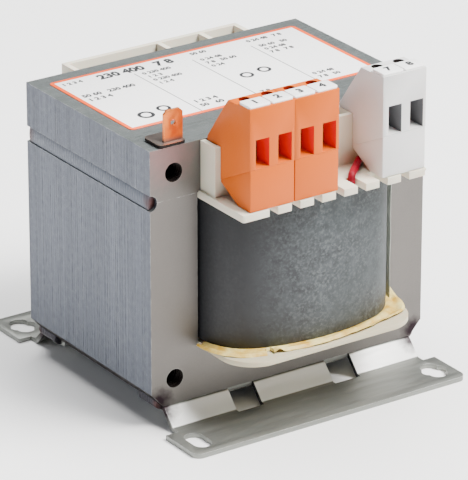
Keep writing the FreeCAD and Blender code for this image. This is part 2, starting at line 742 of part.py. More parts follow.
def module_pad(body, first, outline, inset):
    """Pads a side profile across the module's two poles."""
    start = f"({pole_left(first)} + module_play / 2 + {inset})"
    width = f"{POLES_PER_MODULE} * pole_pitch - module_play - 2 * {inset}"
    sketch = new_sketch(body, "YZ_Plane", start)
    draw_outline(sketch, outline)
    pad(body, sketch, width)


def positions(first):
    return [first + index for index in range(POLES_PER_MODULE)]


def cut_pin_holes(body, first):
    holes = new_sketch(body, "XY_Plane", entry_floor)
    side = "(pin_side / 2 + pin_play)"
    for position in positions(first):
        middle = pole_middle(position)
        draw_rectangle(holes, f"{middle} - {side}", f"{middle} + {side}",
                       f"{screw_y} - {side}", f"{screw_y} + {side}")
    pocket(body, holes, "terminal_height")


def terminal_housing(name, first):
    body = new_body(name)
    back_top = f"{terminal_reach} - terminal_top_depth"
    rail_back = f"{terminal_reach} - rail_depth"
    underside = f"{wall_top} + seat_play"
    module_pad(body, first, [
        (module_front, f"{module_bottom} + parting_front"),
        (outward(FRONT, module_back), f"{module_bottom} + parting_back"),
        (outward(FRONT, module_back), underside),
        (outward(FRONT, "nose_reach"), underside),
        (outward(FRONT, "nose_reach"), f"{underside} + nose_height"),
        (outward(FRONT, back_top), module_top),
        (outward(FRONT, rail_back), module_top),
        (outward(FRONT, rail_back), rail_top),
        (module_front, rail_top),
    ], "0")
    entries = new_sketch(body, "XZ_Plane", f"{half_stack} + {terminal_reach}")
    screws = new_sketch(body, "XY_Plane", module_top)
    for position in positions(first):
        left = f"({pole_left(position)} + entry_offset)"
        draw_rectangle(entries, left, f"{left} + entry_width", entry_floor, entry_ceiling)
        draw_circle(screws, pole_middle(position), screw_y, "screw_hole")
    pocket(body, entries, "entry_depth")
    pocket(body, screws, f"{module_top} - {entry_ceiling} + cage_play")
    cut_pin_holes(body, first)
    return body


def terminal_base(name, first):
    body = new_body(name)
    module_pad(body, first, [
        (module_front, module_bottom),
        (outward(FRONT, f"{terminal_reach} - base_flat"), module_bottom),
        (outward(FRONT, module_back), f"{module_bottom} + parting_back - base_back_height"),
        (outward(FRONT, module_back), f"{module_bottom} + parting_back"),
        (module_front, f"{module_bottom} + parting_front"),
    ], "base_inset")
    cut_pin_holes(body, first)
    return body


def clamp_cage(name, position):
    """Sheet loop that a wire is pushed into; its roof carries the thread."""
    body = new_body(name)
    half = "(entry_width / 2 - cage_play)"
    middle = pole_middle(position)
    roof = f"({entry_ceiling} - cage_play)"
    sketch = new_sketch(body, "XZ_Plane", f"-({screw_y}) - cage_depth / 2")
    draw_rectangle(sketch, f"{middle} - {half}", f"{middle} + {half}", entry_floor, roof)
    draw_rectangle(sketch, f"{middle} - ({half} - cage_wall)", f"{middle} + ({half} - cage_wall)",
                   f"{entry_floor} + cage_wall", f"{roof} - cage_wall")
    pad(body, sketch, "cage_depth")
    thread = new_sketch(body, "XY_Plane", roof)
    draw_circle(thread, middle, screw_y, "screw_stem + 2 * thread_play")
    pocket(body, thread, "cage_wall + cage_play")
    return body


def clamp_screw(name, position):
    """Slotted screw, turned about its axis in a half section."""
    body = new_body(name)
    seat = f"({entry_ceiling} + screw_lift)"
    foot = f"({seat} - screw_length)"
    middle = pole_middle(position)
    stem = new_sketch(body, "XY_Plane", foot)
    draw_circle(stem, middle, screw_y, "screw_stem")
    pad(body, stem, "screw_length")
    head = new_sketch(body, "XY_Plane", seat)
    draw_circle(head, middle, screw_y, "screw_head")
    pad(body, head, "screw_head_height")
    slot = new_sketch(body, "XY_Plane", f"{seat} + screw_head_height")
    draw_rectangle(slot, f"{middle} - screw_head", f"{middle} + screw_head",
                   f"{screw_y} - screw_slot / 2", f"{screw_y} + screw_slot / 2")
    pocket(body, slot, "screw_slot")
    return body


def marker_tag(name, position):
    """White tag on the module's rail, with a sloped front edge that carries the number."""
    body = new_body(name)
    sketch = new_sketch(body, "XY_Plane", rail_top)
    middle = f"({pole_left(position)} + pole_pitch / 2)"
    front = f"{module_front} + tag_set"
    draw_rectangle(sketch, f"{middle} - tag_width / 2", f"{middle} + tag_width / 2",
                   front, f"{front} + tag_depth")
    pad(body, sketch, "tag_thickness")

    def front_top(edge):
        place = edge.CenterOfMass
        return runs_along_x(edge) and near(place.y, front) and near(place.z, f"{rail_top} + tag_thickness")

    dress(body, "Chamfer", "tag_bevel", front_top)
    dress(body, "Fillet", "tag_corner", lambda edge: is_upright(edge)
          and edge.Length > number("tag_thickness - tag_bevel") - 1e-4)
    return body


def solder_pin(name, position):
    """Square pin from the clamp cage down through housing and base."""
    box = doc.addObject("Part::Box", name)
    bind(box, "Length", "pin_side")
    bind(box, "Width", "pin_side")
    bind(box, "Height", f"{entry_floor} - {deck_top} - pin_clear")
    bind(box, "Placement.Base.x", f"{pole_middle(position)} - pin_side / 2")
    bind(box, "Placement.Base.y", f"{screw_y} - pin_side / 2")
    bind(box, "Placement.Base.z", f"{deck_top} + pin_clear")
    return box


# Earth tab, label and lead

def earth_tab():
    """Folded sheet: a plate on the core and an upright blade with a hole."""
    body = new_body("earth_tab")
    plate = new_sketch(body, "XY_Plane", core_top)
    left = f"(plate_left - {half_core})"
    front = f"(-{half_stack} - plate_overhang)"
    draw_rectangle(plate, left, f"{left} + plate_width", front, f"{front} + plate_depth")
    pad(body, plate, "tab_sheet")

    def plate_corner(edge):
        return is_upright(edge)

    dress(body, "Fillet", "plate_corner", plate_corner)
    blade = new_sketch(body, "XZ_Plane", f"{half_stack} - tab_set - tab_sheet")
    blade_left = f"(tab_left - {half_core})"
    blade_right = f"({blade_left} + tab_width)"
    blade_top = f"({core_top} + tab_height)"
    draw_outline(blade, [
        (blade_left, core_top),
        (blade_right, core_top),
        (blade_right, f"{blade_top} - tab_point"),
        (f"{blade_right} - tab_point", blade_top),
        (f"{blade_left} + tab_point", blade_top),
        (blade_left, f"{blade_top} - tab_point"),
    ])
    draw_circle(blade, f"({blade_left} + tab_width / 2)", f"{core_top} + tab_hole_height", "tab_hole")
    pad(body, blade, "tab_sheet")

    def bend_edge(edge):
        middle = edge.CenterOfMass
        return (runs_along_x(edge) and near(middle.z, f"{core_top} + tab_sheet")
                and near(middle.y, f"-{half_stack} + tab_set + tab_sheet"))

    dress(body, "Fillet", "tab_bend", bend_edge)
    return body


def rating_label():
    body = new_body("rating_label")
    sketch = new_sketch(body, "XY_Plane", core_top)
    front = f"(-{half_stack} + label_front)"
    draw_rectangle(sketch, f"-({half_core} - label_inset)", f"{half_core} - label_inset",
                   front, f"{front} + label_depth")
    pad(body, sketch, "label_thickness")
    dress(body, "Fillet", "label_corner", is_upright)
    return body


def bent_rod(points, radius):
    """Straight rods joined by tangent bends, each as wide as its two runs allow."""
    parts = []
    start = points[0]
    for before, corner, after in zip(points, points[1:], points[2:]):
        inward = (before - corner).normalize()
        onward = (after - corner).normalize()
        turn = math.pi - inward.getAngle(onward)
        cut = 0.45 * min((before - corner).Length, (after - corner).Length)
        first = corner + inward * cut
        bisector = (inward + onward).normalize()
        bend_radius = cut / math.tan(turn / 2)
        centre = corner + bisector * (bend_radius / math.cos(turn / 2))
        section = Part.Face(Part.Wire(Part.Circle(first, first - start, radius).toShape()))
        parts.append(Part.makeCylinder(radius, (first - start).Length, start, first - start))
        parts.append(section.revolve(centre, onward.cross(inward), math.degrees(turn)))
        start = corner + onward * cut
    parts.append(Part.makeCylinder(radius, (points[-1] - start).Length, start, points[-1] - start))
    return parts[0].multiFuse(parts[1:])


def red_sleeved_lead():
    """Sleeved lead from a wire slot across the deck to the underside of the grey module."""
    radius = number("lead_diameter / 2")
    level = number(f"{deck_top} + lead_diameter / 2 + lead_lift")
    lead_x = number(comb_middle(4))
    lead_y = number(outward(FRONT, "top_flange_reach - comb_depth + lead_diameter / 2 + lead_play"))
    wall_y = number(outward(FRONT, f"{module_back} + lead_diameter / 2 + lead_play"))
    points = [
        Vector(lead_x, lead_y, number(f"{top_flange_top} - lead_sink")),
        Vector(lead_x, lead_y, level),
        Vector(number(f"{pole_left(6)} + lead_tuck"), wall_y, level),
    ]
    lead = doc.addObject("Part::Feature", "red_sleeved_lead")
    lead.Shape = bent_rod(points, radius)
    return lead


pieces = [e_lamination_stack(), i_lamination_stack()]
pieces.append(joint_weld("left_joint_weld", "-"))
pieces.append(joint_weld("right_joint_weld", ""))
for side_name, side in (("front", FRONT), ("rear", BACK)):
    pieces.append(foot_bracket(side_name + "_foot_bracket", side))
    for end_name, sign in (("left", "-"), ("right", "")):
        pieces.append(foot_weld(f"{side_name}_{end_name}_foot_weld", side, sign))
pieces.append(bobbin())
pieces.append(coil_layer("primary_winding", primary, None))
pieces.append(coil_layer("winding_barrier", barrier, primary))
pieces.append(coil_layer("secondary_winding", secondary, barrier))
pieces.append(coil_layer("outer_wrap", wrap, secondary))
pieces.append(insulation_cuff())
for colour, first in MODULES:
    pieces.append(terminal_housing(colour + "_terminal_housing", first))
    pieces.append(terminal_base(colour + "_terminal_base", first))
    for position in positions(first):
        pole = position + 1
        pieces.append(clamp_cage(f"clamp_cage_{pole}", position))
        pieces.append(clamp_screw(f"clamp_screw_{pole}", position))
        pieces.append(marker_tag(f"marker_tag_{pole}", position))
        pieces.append(solder_pin(f"solder_pin_{pole}", position))
pieces.append(earth_tab())
pieces.append(rating_label())
pieces.append(red_sleeved_lead())

doc.recompute()
for thing in doc.Objects:
    if "Invalid" in thing.State or "Error" in thing.State:
        raise RuntimeError(f"{thing.Name} failed: {thing.State}")
for piece in pieces:
    if piece.Shape.isNull() or not piece.Shape.isValid():
        raise RuntimeError(piece.Label + " has no valid shape")
    if not piece.Shape.Solids:
        raise RuntimeError(piece.Label + " has no solid")
for piece in pieces:
    piece.Shape.exportStep(f"parts/{piece.Label}.step")
print(len(pieces), "pieces written")
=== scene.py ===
# %% [markdown]
# # A chassis transformer, dressed piece by piece
#
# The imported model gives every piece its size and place. This lesson keeps those places and
# works on what a camera sees: the edges that catch light, the sheets of the core, the paper
# round the coil and the plastic of the terminals. Lengths are in metres, as Blender has them.

import bpy
import math
import random
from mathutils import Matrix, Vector


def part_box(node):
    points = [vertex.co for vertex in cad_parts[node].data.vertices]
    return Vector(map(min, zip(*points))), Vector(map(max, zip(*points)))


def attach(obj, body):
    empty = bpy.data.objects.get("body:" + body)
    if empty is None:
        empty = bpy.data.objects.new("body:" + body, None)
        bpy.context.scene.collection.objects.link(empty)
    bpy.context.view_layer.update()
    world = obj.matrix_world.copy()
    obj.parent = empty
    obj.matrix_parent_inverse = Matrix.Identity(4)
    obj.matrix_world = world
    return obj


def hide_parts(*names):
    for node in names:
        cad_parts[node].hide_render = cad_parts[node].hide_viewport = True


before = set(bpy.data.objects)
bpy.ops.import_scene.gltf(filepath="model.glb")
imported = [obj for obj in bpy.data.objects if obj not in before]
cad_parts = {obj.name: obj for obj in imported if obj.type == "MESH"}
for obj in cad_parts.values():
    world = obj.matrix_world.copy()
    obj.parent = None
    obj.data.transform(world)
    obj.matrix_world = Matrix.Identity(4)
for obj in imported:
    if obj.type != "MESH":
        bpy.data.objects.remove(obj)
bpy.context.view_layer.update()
MM = 0.001

# %% [markdown]
# ## Places to measure from
#
# A new piece needs a few levels and faces of the core. They are read from the boxes of the
# nodes, so nothing is typed twice and nothing drifts away from the model.

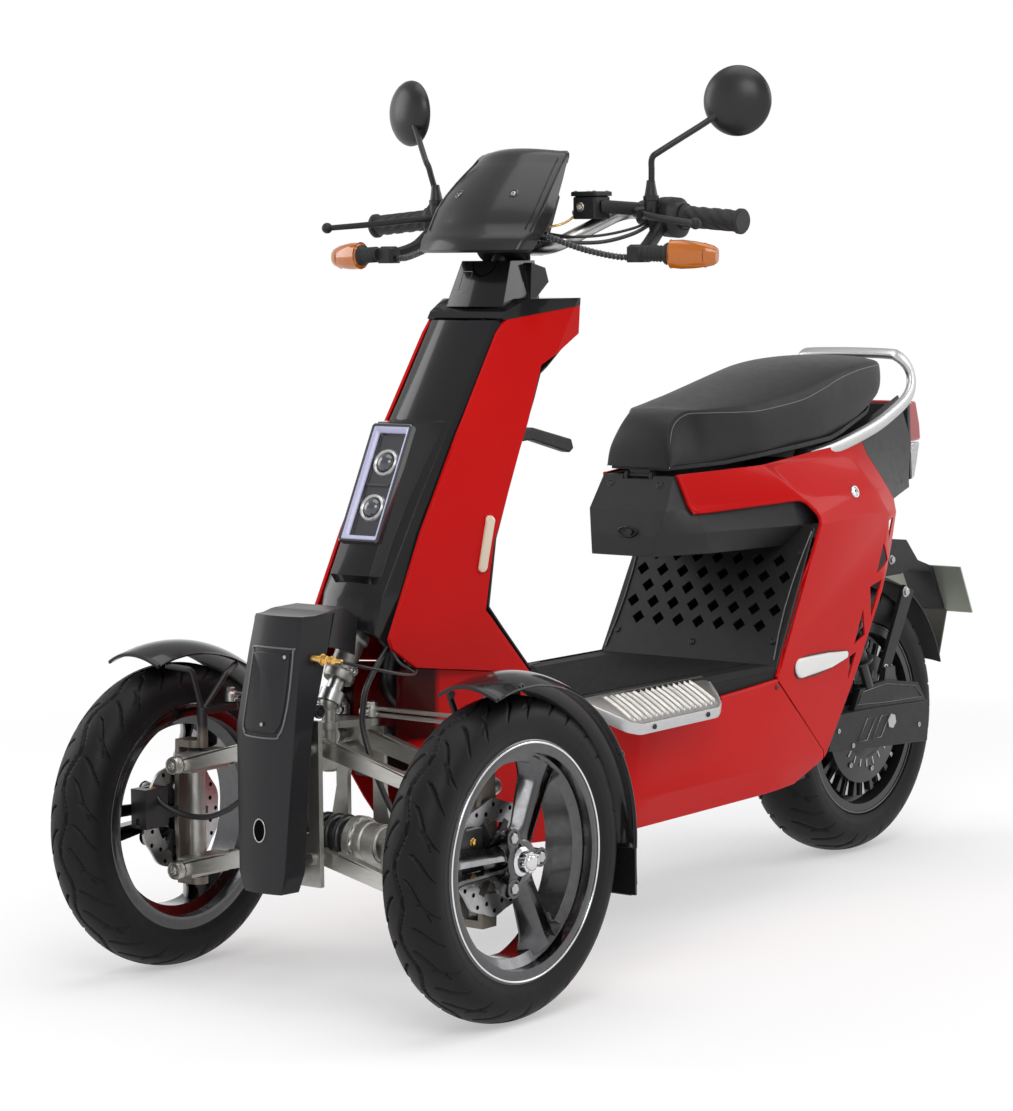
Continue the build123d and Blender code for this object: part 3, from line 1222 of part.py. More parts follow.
# Grab rail behind the seat
rail_bar_radius = 10.0
rail_bend = 26.0
rail_foot_radius = 7.0
rail_half = [(0.601, 0.805, 0.880), (0.640, 0.864, 0.897), (0.680, 0.936, 0.930), (0.640, 1.030, 0.988), (0.584, 1.045, 1.035), (0.528, 1.021, 1.077)]
rail_points = [(out(x), along(a), up(z)) for x, a, z in rail_half]
with BuildPart() as grab_rail:
    add(bent_rod(rail_points + [(-x, y, z) for x, y, z in reversed(rail_points)], rail_bar_radius, rail_bend))
    for side in (-1, 1):
        add(rod_between((side * out(0.600), along(0.810), up(0.858)), (side * out(0.600), along(0.810), up(0.880)), rail_foot_radius))
    add(rear_panel_left.part, mode=Mode.SUBTRACT)
    add(rear_panel_right.part, mode=Mode.SUBTRACT)
    add(seat_box.part, mode=Mode.SUBTRACT)
grab_rail.part.label = "grab_rail"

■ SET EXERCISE
Your task is to repeat the lines from the one containing "doc.recompute()" to the one containing "# round the", both lines included. Leave out every other line.

■ EXPECTED OUTPUT
doc.recompute()
for thing in doc.Objects:
    if "Invalid" in thing.State or "Error" in thing.State:
        raise RuntimeError(f"{thing.Name} failed: {thing.State}")
for piece in pieces:
    if piece.Shape.isNull() or not piece.Shape.isValid():
        raise RuntimeError(piece.Label + " has no valid shape")
    if not piece.Shape.Solids:
        raise RuntimeError(piece.Label + " has no solid")
for piece in pieces:
    piece.Shape.exportStep(f"parts/{piece.Label}.step")
print(len(pieces), "pieces written")
=== scene.py ===
# %% [markdown]
# # A chassis transformer, dressed piece by piece
#
# The imported model gives every piece its size and place. This lesson keeps those places and
# works on what a camera sees: the edges that catch light, the sheets of the core, the paper
# round the coil and the plastic of the terminals. Lengths are in metres, as Blender has them.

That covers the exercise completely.